# PROBLEM TO WORK ON
Please pull out every line that includes the string "joints".

# INPUT
[start]

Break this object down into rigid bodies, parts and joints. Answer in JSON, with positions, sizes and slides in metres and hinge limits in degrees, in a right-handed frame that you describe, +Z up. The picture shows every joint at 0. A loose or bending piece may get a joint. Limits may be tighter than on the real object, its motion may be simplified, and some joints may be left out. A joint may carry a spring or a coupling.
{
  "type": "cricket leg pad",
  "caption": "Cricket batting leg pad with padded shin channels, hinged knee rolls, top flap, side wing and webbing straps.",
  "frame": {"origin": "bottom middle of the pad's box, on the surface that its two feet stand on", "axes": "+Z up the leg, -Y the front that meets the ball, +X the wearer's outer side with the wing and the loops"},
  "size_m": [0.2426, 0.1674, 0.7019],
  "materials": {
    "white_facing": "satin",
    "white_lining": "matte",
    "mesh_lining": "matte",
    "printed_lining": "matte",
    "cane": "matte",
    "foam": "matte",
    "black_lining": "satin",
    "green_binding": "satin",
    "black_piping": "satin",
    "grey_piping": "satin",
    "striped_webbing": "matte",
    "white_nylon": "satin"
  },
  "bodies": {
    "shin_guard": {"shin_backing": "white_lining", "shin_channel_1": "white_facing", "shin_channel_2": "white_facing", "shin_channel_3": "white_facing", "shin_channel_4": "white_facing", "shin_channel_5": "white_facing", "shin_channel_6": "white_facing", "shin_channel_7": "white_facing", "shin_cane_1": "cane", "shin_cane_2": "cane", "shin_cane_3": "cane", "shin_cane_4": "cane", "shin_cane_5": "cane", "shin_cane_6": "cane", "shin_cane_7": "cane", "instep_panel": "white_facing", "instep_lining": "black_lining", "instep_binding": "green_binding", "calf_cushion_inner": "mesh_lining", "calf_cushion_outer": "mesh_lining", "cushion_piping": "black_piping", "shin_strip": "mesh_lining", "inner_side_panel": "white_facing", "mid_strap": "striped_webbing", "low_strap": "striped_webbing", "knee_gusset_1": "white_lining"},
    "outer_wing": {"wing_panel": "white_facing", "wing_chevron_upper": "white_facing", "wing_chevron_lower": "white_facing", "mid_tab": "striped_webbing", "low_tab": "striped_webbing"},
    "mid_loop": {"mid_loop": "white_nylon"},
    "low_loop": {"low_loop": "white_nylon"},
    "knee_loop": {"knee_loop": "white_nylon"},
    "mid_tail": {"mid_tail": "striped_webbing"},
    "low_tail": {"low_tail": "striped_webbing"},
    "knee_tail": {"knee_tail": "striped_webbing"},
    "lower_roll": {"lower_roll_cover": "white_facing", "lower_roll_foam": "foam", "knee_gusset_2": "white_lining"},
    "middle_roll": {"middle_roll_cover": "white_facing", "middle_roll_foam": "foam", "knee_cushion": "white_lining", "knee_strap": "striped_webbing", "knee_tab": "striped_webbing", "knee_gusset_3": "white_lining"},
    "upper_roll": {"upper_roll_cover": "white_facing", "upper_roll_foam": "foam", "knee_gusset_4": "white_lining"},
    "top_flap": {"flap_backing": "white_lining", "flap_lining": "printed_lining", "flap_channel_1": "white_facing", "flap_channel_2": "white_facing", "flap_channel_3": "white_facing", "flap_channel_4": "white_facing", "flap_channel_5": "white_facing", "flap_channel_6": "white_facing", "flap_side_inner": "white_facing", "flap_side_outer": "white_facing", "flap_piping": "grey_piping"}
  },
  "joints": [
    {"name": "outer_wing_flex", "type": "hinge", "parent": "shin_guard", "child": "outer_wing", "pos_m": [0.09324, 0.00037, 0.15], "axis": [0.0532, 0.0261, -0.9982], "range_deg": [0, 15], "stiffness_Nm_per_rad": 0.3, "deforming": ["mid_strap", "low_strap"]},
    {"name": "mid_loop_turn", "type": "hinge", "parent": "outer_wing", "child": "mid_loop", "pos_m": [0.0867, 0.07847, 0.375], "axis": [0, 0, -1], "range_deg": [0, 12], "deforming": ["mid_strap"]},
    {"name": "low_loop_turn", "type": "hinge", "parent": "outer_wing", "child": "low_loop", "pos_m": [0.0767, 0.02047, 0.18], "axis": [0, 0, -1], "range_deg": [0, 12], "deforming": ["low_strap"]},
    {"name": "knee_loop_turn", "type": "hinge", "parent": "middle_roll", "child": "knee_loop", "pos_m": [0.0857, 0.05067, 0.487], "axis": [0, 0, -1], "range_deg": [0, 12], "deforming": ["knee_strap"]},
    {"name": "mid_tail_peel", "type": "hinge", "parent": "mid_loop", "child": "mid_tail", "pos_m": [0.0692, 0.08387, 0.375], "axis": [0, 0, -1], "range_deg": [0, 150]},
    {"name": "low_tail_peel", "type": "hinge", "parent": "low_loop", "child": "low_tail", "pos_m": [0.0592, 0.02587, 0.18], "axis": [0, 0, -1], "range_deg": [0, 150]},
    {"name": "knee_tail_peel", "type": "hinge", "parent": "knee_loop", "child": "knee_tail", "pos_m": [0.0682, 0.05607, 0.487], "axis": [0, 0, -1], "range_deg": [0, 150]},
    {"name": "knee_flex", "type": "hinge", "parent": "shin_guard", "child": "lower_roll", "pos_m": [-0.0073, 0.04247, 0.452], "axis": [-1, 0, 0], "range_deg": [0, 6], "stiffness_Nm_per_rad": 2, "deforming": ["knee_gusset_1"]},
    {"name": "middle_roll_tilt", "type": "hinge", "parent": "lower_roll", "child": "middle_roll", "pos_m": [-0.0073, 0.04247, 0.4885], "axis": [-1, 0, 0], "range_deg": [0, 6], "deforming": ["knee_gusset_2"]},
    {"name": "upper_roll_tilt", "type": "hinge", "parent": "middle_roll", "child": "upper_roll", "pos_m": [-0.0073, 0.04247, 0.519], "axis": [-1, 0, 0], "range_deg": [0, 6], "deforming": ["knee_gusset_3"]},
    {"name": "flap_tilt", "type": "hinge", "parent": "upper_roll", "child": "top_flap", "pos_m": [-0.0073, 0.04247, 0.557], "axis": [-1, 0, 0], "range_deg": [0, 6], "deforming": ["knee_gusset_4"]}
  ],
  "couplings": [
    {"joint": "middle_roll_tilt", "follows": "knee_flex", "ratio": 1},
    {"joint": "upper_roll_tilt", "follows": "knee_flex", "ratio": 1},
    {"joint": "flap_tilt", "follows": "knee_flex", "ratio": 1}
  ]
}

[end]
[start]

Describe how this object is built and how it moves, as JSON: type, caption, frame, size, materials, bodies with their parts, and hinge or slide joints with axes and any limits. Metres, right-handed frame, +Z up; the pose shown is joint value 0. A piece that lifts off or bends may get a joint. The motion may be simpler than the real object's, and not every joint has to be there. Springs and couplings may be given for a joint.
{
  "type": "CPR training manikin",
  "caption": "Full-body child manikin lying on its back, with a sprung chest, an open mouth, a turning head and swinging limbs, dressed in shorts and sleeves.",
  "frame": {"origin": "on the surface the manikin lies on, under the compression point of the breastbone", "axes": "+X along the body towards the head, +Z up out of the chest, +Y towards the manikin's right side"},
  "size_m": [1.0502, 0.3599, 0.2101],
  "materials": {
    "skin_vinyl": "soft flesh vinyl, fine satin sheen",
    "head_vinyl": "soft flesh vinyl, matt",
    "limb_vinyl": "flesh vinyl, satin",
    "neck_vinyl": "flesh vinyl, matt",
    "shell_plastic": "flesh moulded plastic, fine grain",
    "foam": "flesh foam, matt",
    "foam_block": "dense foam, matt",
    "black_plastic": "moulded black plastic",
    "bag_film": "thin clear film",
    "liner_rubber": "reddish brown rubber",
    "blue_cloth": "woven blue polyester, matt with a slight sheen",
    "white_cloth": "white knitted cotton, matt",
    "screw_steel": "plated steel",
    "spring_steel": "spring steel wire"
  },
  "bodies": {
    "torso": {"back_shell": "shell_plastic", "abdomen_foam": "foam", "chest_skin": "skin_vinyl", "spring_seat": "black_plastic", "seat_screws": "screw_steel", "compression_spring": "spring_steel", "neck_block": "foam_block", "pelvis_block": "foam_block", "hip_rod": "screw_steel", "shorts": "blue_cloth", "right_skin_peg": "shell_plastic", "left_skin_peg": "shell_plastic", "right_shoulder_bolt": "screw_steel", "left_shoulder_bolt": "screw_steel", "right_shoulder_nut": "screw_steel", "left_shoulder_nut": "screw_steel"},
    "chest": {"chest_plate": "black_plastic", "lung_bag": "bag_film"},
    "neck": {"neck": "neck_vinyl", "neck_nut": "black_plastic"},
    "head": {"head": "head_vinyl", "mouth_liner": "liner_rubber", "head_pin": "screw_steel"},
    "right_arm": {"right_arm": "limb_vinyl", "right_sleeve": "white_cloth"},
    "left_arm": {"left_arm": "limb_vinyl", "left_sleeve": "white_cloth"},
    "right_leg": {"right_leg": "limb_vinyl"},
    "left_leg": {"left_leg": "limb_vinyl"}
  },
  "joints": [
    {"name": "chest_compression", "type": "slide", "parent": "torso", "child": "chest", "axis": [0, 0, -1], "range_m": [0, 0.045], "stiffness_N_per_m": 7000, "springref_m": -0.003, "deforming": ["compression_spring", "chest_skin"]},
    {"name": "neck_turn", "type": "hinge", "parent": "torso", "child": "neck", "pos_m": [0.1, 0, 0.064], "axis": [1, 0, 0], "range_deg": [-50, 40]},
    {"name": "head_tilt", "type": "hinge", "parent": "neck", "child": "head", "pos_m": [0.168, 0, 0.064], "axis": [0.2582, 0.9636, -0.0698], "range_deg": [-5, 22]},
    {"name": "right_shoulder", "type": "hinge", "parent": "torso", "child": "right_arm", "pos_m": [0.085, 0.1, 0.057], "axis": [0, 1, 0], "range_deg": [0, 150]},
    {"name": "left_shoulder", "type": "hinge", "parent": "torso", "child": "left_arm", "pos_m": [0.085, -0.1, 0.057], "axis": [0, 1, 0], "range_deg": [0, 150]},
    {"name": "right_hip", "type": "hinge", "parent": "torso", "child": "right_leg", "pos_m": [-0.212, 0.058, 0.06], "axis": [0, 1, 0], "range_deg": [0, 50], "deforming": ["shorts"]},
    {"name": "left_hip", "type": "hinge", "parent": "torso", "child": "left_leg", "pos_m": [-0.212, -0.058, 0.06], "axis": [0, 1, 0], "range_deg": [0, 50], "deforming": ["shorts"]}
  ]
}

[end]

# OUTPUT OF THE TASK
Break this object down into rigid bodies, parts and joints. Answer in JSON, with positions, sizes and slides in metres and hinge limits in degrees, in a right-handed frame that you describe, +Z up. The picture shows every joint at 0. A loose or bending piece may get a joint. Limits may be tighter than on the real object, its motion may be simplified, and some joints may be left out. A joint may carry a spring or a coupling.
  "joints": [
Describe how this object is built and how it moves, as JSON: type, caption, frame, size, materials, bodies with their parts, and hinge or slide joints with axes and any limits. Metres, right-handed frame, +Z up; the pose shown is joint value 0. A piece that lifts off or bends may get a joint. The motion may be simpler than the real object's, and not every joint has to be there. Springs and couplings may be given for a joint.
  "joints": [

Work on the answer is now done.